So all in all, who am I to criticize if the out of towners want to wait half an hour for Sbarros? It’s their experience. And heartburn.

Later, I am riding on the Staten Island Ferry. It was one of the new “gondola-class” ferries and I am on the Hurricane deck, middle-back. I take a copy of Gourmet out of my bag. A couple of fine and upstanding Staten Island residents sit down with their urchin three or four seats down the bench obviously fresh from a trip to see the larger-than-life stick in midtown. The husband glances over at me and what I’m reading and makes a face. Since it’s not the Post or Daily News and instead is some frou-frou food magazine he’s undoubtedly thinking “that guy’s some kind of fag.” Then I pull a Molson oil can out of my bag, my beverage of choice for ferry crossings after particularly annoying days. The can is 25 ounces and the ride is 25 minutes so the symmetry appeals to me, not to mention the alcohol content.

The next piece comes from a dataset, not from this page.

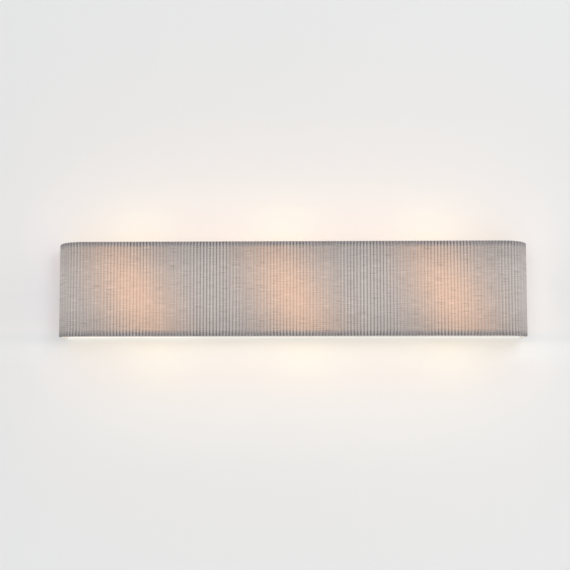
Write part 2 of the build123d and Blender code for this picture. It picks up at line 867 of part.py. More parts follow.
for bay in lamp_bays:
    frame = lamp_frame(bay)
    save(f"bracket_{bay}", frame * bracket())
    save(f"holder_body_{bay}", frame * holder_body())
    save(f"holder_core_{bay}", frame * holder_core())
    save(f"screw_shell_{bay}", frame * screw_shell())
    save(f"centre_contact_{bay}", frame * centre_contact())
    save(f"bulb_glass_{bay}", frame * bulb_glass())
    save(f"bulb_cap_{bay}", frame * bulb_cap())
    save(f"bulb_tip_{bay}", frame * bulb_tip())
    save(f"filament_{bay}", frame * filament())
    save(f"lead_{bay}", lead(bay))
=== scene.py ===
import json
from math import cos, pi, radians, sin

import bmesh
import bpy
from mathutils import Matrix, Vector

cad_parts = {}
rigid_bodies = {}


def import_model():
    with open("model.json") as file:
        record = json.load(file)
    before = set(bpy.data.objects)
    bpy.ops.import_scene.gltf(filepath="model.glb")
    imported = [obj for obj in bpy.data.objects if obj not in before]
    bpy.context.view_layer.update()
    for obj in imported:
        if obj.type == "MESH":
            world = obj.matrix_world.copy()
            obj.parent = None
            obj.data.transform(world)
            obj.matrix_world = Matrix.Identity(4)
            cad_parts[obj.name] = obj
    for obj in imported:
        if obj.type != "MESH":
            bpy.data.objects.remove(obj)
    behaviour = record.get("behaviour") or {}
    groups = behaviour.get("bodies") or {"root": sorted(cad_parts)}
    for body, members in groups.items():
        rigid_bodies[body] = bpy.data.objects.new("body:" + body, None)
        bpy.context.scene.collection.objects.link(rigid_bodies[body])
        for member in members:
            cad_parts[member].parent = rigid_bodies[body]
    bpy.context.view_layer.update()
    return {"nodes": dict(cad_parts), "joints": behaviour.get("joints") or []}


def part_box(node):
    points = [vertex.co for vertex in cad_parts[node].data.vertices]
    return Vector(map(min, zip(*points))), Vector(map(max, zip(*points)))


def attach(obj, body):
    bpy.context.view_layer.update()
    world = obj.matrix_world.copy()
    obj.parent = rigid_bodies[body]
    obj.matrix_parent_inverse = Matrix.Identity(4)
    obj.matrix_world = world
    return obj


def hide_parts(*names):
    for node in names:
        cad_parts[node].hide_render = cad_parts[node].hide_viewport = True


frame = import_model()
mm = 0.001
joints = {joint["name"]: joint for joint in frame["joints"]}
bays = ("left", "middle", "right")
lampPlaces = [joints[f"{bay}_lamp_turn"]["pos_m"][0] for bay in bays]  # across the light, in metres
print("frame loaded:", len(frame["nodes"]), "nodes")


# node trees: a Link is one socket, and arithmetic on it adds Math nodes to its Graph

def operator(operation, turned=False):
    def apply(self, other):
        return self.math(operation, *((other, self) if turned else (self, other)))

    return apply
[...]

Suddenly Mr. and Mrs. Townhouse scoop up Little Townhouse and move on to a section of the boat untainted by the presence of grown-ups taking the medicine they require to deal with the realities of the 21st century. I look up from my reading and resist the urge to run after them waving my beer at the kid. “Hey kid!” I want to say. “I am the ghost of Christmas Future. Stay in this town and grind your way through decades of commuting to reasonably paying but ultimately unsatisfying office jobs and this will be you. THIS WILL BE YOU!!! Boo!!!”

I have not had anything else to drink at this point, so I resist the urge. Besides, any sudden movements on the ferry in the post-9/11 era would probably get me shot or at least maced and arrested.

Oddly enough, the tourist count on that particular ferry run was lower than normal I noticed as I looked around. They must have still been waiting on line for Sbarros.